>> Begin

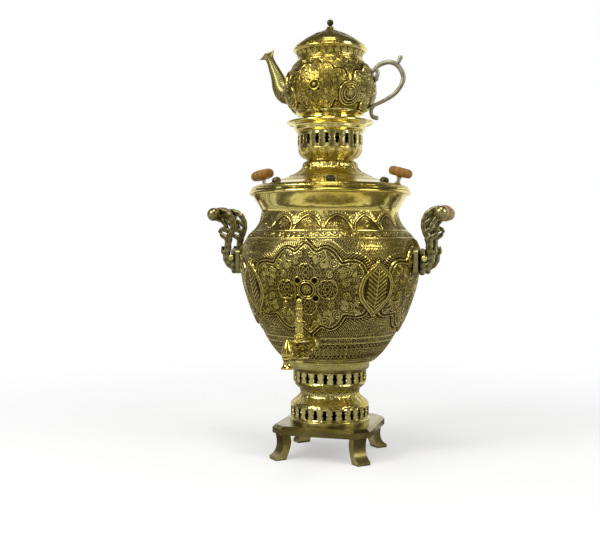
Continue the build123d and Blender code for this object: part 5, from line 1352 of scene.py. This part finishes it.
class Finish(Nodes):
    """A material: one Principled shader, its fixed values, and the nodes that feed it."""

    def __init__(self, name, **fixed):
        self.material = bpy.data.materials.new(name)
        self.material.use_nodes = True
        super().__init__(self.material.node_tree)
        self.shader = self.tree.nodes["Principled BSDF"]
        for label, value in fixed.items():
            self.shader.inputs[label.replace("_", " ")].default_value = value

    def feed(self, **wires):
        for label, wire in wires.items():
            self.put(self.shader.inputs[label.replace("_", " ")], wire)

    def surface(self, wire):
        """Show this in place of the Principled shader."""
        self.put(self.tree.nodes["Material Output"].inputs["Surface"], wire)

    def place(self):
        return self.node("ShaderNodeTexCoord", out="Object")

    def from_axis(self):
        """Distance from the axis of the samovar."""
        x, y, _ = self.axes(self.place())
        return (x * x + y * y).root()

    def attribute(self, label):
        return self.node("ShaderNodeAttribute", {"attribute_name": label}, out="Fac")

    def closed_in(self, reach):
        """How far each place is walled in, within a reach in metres."""
        return 1 - self.node("ShaderNodeAmbientOcclusion", {"samples": 8}, {"Distance": reach}, out="AO")

    def axes(self, vector):
        """The three parts of a vector."""
        split = self.node("ShaderNodeSeparateXYZ", sockets={0: vector})
        return [Wire(self, split.socket.node.outputs[n]) for n in range(3)]

    def noise(self, scale, detail=3.0, vector=None, roughness=0.5):
        sockets = {"Vector": vector or self.place(), "Scale": scale, "Detail": detail, "Roughness": roughness}
        return self.node("ShaderNodeTexNoise", {}, sockets)

    def stretched(self, x, y, z):
        """Object coordinates, stretched."""
        return self.node("ShaderNodeMapping", {}, {"Vector": self.place(), "Scale": (x, y, z)})

    def blend(self, amount, first, second):
        return self.node("ShaderNodeMix", {"data_type": "RGBA"}, {0: amount, 6: first, 7: second}, out=2)

    def bump(self, height, distance, strength=1.0, under=None):
        sockets = {"Height": height, "Distance": distance, "Strength": strength}
        if under:
            sockets["Normal"] = under
        return self.node("ShaderNodeBump", {}, sockets)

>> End

* _TASK OBJECTIVE_: Repeat, word for word, the lines from the opening of the material through the line containing "material: one Principled".

* _SOLUTION FOR THIS EXERCISE_:
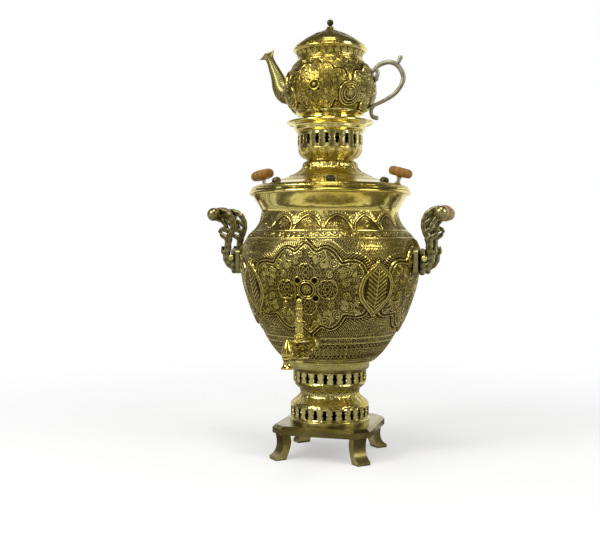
Continue the build123d and Blender code for this object: part 5, from line 1352 of scene.py. This part finishes it.
class Finish(Nodes):
    """A material: one Principled shader, its fixed values, and the nodes that feed it."""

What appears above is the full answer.